- _What you are asked to do_:
Print exactly the part opening with the line containing "What FreeCAD Python" and closing with the line containing "same_place = 0.01", with both of those lines included.

--- Dataset content ---

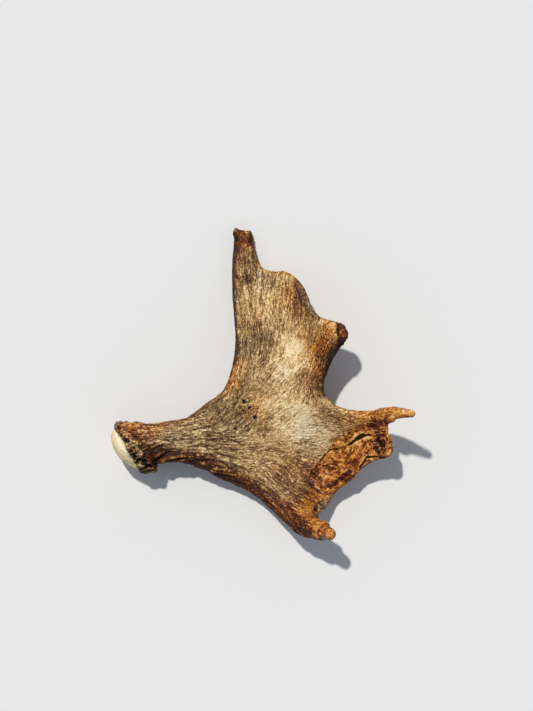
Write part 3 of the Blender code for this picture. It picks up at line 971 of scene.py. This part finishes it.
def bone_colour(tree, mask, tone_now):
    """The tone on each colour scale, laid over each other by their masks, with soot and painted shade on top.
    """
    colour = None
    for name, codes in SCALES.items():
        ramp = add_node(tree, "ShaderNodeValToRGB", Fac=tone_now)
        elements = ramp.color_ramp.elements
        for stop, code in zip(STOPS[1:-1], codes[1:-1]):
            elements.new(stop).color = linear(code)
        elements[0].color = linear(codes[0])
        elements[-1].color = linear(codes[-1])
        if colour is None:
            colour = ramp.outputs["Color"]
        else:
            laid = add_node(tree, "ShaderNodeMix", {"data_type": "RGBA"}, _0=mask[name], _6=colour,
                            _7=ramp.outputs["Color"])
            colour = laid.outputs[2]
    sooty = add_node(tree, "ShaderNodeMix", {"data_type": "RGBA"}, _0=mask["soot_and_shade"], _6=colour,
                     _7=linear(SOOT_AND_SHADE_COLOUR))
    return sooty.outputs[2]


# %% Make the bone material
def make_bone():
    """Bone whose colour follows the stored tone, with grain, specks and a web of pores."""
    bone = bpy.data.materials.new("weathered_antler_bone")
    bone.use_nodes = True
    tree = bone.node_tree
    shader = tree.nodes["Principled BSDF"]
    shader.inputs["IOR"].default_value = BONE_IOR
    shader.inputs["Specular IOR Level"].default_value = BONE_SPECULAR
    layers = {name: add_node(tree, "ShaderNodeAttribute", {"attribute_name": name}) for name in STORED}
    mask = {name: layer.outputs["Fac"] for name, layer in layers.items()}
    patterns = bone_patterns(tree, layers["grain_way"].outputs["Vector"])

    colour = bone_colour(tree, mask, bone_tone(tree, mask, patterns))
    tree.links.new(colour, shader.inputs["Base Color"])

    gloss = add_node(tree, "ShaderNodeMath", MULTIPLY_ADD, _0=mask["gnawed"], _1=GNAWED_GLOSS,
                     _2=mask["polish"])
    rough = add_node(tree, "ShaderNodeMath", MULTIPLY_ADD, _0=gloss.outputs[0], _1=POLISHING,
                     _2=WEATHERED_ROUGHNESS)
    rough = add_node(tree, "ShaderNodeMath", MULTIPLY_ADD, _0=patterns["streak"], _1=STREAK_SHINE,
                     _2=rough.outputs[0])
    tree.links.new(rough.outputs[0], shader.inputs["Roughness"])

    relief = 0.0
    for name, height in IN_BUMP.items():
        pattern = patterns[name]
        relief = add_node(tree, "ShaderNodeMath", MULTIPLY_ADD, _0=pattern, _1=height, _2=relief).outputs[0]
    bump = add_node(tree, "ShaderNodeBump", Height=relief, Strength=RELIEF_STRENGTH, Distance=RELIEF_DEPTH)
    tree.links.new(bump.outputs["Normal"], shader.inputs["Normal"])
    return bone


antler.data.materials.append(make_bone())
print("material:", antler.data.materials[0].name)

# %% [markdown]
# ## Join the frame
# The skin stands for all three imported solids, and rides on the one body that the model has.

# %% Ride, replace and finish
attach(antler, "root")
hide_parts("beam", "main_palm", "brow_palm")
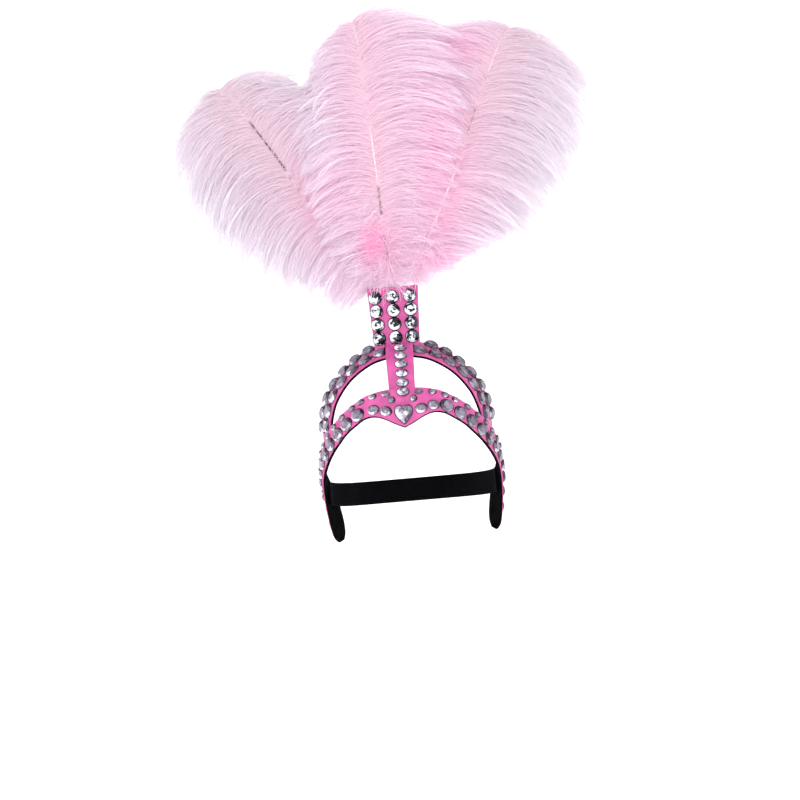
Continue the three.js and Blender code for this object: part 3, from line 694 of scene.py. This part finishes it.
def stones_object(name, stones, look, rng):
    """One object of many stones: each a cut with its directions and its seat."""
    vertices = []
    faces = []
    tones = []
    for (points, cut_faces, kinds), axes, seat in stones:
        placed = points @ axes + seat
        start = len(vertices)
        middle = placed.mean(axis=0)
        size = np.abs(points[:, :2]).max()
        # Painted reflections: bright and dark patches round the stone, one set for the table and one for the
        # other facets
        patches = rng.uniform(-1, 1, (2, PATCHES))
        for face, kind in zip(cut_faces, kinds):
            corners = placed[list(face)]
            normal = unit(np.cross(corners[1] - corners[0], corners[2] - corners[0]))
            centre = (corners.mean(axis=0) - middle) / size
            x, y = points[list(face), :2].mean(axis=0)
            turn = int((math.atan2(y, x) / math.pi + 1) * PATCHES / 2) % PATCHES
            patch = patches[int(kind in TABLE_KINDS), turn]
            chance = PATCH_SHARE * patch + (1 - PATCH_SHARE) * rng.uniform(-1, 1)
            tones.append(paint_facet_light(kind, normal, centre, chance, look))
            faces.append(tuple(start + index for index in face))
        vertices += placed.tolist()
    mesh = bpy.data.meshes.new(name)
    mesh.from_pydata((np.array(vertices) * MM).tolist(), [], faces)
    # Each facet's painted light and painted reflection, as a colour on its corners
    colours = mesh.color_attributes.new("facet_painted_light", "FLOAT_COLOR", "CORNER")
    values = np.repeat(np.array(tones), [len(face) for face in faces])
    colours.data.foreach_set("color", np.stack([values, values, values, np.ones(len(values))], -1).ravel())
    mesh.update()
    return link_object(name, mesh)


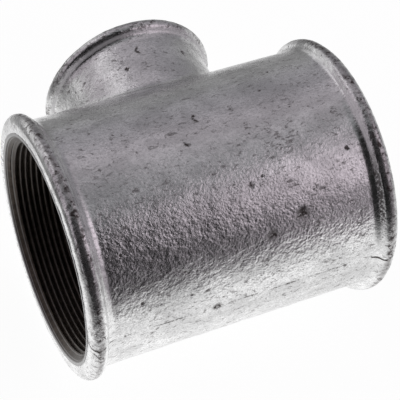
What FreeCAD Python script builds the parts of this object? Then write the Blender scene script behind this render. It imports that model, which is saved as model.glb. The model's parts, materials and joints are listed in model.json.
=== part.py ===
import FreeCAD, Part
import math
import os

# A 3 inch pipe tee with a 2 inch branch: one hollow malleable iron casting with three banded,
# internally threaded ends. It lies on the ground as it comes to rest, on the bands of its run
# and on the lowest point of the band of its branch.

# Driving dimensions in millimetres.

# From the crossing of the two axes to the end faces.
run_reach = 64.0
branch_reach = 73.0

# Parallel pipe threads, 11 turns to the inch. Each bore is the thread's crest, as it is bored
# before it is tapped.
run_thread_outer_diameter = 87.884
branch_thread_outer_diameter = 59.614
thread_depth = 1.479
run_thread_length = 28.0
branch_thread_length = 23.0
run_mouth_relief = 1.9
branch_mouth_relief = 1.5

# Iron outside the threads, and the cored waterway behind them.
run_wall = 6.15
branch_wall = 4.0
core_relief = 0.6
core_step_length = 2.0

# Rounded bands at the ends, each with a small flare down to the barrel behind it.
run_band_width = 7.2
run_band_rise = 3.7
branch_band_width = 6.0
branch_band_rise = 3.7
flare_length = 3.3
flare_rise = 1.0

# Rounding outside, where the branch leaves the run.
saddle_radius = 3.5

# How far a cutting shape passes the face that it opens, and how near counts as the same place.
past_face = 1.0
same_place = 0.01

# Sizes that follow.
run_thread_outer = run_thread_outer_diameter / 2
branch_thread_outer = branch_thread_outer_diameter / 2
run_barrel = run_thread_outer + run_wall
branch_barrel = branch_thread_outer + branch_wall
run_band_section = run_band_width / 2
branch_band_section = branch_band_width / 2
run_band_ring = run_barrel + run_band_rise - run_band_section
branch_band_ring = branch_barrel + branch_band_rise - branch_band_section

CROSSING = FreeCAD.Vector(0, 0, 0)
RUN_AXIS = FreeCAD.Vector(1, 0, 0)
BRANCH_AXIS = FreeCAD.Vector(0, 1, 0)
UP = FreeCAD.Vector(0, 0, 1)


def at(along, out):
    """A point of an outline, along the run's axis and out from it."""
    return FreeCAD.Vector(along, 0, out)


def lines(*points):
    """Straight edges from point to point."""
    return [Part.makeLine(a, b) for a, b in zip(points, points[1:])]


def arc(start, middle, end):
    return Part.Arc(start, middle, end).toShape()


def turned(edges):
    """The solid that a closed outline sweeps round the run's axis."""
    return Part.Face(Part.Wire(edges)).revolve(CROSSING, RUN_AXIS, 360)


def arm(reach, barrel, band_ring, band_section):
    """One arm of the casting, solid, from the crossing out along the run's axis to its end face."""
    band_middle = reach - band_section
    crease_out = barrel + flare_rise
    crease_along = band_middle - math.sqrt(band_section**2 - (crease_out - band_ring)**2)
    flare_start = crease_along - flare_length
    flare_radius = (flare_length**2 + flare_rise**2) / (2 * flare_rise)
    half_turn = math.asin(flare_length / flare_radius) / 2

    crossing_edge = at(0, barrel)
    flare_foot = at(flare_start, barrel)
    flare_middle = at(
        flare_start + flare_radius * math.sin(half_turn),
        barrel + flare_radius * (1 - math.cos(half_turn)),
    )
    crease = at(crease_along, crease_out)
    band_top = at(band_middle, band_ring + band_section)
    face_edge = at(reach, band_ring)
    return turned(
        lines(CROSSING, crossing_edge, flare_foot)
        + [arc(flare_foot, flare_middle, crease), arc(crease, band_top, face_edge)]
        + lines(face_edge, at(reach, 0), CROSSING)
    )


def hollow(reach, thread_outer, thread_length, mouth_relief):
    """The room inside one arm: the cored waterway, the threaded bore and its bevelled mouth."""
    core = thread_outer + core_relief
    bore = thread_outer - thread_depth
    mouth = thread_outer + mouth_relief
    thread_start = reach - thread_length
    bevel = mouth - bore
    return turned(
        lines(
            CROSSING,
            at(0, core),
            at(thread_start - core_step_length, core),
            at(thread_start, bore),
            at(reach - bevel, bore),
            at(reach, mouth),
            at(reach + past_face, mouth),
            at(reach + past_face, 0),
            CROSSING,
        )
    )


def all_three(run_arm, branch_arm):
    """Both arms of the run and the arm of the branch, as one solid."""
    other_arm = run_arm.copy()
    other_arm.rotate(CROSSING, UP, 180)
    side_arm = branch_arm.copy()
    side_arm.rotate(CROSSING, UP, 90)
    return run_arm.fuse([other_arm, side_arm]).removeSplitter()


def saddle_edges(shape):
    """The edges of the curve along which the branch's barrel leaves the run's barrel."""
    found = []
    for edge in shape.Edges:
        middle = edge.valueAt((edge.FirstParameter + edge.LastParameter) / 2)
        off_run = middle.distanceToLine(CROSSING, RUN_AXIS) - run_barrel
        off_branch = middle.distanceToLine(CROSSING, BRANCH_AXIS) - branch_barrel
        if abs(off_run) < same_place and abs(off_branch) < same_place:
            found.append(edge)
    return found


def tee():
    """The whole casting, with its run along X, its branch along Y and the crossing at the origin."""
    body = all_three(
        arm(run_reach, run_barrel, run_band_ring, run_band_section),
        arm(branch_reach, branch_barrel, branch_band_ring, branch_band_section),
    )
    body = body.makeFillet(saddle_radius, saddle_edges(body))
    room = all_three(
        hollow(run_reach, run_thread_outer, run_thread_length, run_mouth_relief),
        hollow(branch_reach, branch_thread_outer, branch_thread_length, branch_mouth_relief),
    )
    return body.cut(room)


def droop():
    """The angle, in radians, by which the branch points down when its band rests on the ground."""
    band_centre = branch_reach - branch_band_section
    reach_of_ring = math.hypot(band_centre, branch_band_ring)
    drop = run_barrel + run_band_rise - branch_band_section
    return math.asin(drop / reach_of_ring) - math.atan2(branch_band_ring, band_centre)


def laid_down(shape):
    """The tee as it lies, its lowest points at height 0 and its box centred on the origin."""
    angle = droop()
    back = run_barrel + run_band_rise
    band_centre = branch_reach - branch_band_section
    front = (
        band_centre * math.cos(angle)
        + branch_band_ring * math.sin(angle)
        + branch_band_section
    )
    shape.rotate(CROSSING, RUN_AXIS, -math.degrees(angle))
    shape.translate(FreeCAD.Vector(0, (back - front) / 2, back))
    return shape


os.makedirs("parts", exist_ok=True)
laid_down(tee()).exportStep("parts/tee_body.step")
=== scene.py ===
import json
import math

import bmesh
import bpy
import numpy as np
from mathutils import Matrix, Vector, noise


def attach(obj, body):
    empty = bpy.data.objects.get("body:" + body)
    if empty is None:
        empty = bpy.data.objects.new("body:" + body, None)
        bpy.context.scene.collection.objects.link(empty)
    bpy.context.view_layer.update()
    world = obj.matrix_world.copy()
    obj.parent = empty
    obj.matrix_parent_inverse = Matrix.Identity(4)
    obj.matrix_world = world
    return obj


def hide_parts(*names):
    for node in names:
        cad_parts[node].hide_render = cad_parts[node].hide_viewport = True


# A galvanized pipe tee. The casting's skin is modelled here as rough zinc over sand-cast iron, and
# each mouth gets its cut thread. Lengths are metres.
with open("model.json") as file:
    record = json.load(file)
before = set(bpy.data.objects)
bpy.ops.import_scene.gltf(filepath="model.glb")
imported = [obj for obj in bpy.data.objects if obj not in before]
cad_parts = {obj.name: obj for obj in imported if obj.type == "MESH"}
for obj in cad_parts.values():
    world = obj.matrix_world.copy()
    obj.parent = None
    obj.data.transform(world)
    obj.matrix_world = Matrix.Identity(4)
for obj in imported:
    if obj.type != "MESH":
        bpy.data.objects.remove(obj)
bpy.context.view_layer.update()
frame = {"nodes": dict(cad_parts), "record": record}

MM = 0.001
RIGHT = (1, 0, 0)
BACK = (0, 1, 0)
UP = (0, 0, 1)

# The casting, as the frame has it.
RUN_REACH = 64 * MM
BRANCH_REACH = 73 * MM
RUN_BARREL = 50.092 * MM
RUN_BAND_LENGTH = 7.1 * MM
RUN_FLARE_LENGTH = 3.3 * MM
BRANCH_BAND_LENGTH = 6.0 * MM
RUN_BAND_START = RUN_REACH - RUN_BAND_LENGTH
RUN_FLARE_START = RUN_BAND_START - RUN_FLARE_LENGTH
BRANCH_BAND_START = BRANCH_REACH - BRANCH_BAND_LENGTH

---

- _In response_:
What FreeCAD Python script builds the parts of this object? Then write the Blender scene script behind this render. It imports that model, which is saved as model.glb. The model's parts, materials and joints are listed in model.json.
=== part.py ===
import FreeCAD, Part
import math
import os

# A 3 inch pipe tee with a 2 inch branch: one hollow malleable iron casting with three banded,
# internally threaded ends. It lies on the ground as it comes to rest, on the bands of its run
# and on the lowest point of the band of its branch.

# Driving dimensions in millimetres.

# From the crossing of the two axes to the end faces.
run_reach = 64.0
branch_reach = 73.0

# Parallel pipe threads, 11 turns to the inch. Each bore is the thread's crest, as it is bored
# before it is tapped.
run_thread_outer_diameter = 87.884
branch_thread_outer_diameter = 59.614
thread_depth = 1.479
run_thread_length = 28.0
branch_thread_length = 23.0
run_mouth_relief = 1.9
branch_mouth_relief = 1.5

# Iron outside the threads, and the cored waterway behind them.
run_wall = 6.15
branch_wall = 4.0
core_relief = 0.6
core_step_length = 2.0

# Rounded bands at the ends, each with a small flare down to the barrel behind it.
run_band_width = 7.2
run_band_rise = 3.7
branch_band_width = 6.0
branch_band_rise = 3.7
flare_length = 3.3
flare_rise = 1.0

# Rounding outside, where the branch leaves the run.
saddle_radius = 3.5

# How far a cutting shape passes the face that it opens, and how near counts as the same place.
past_face = 1.0
same_place = 0.01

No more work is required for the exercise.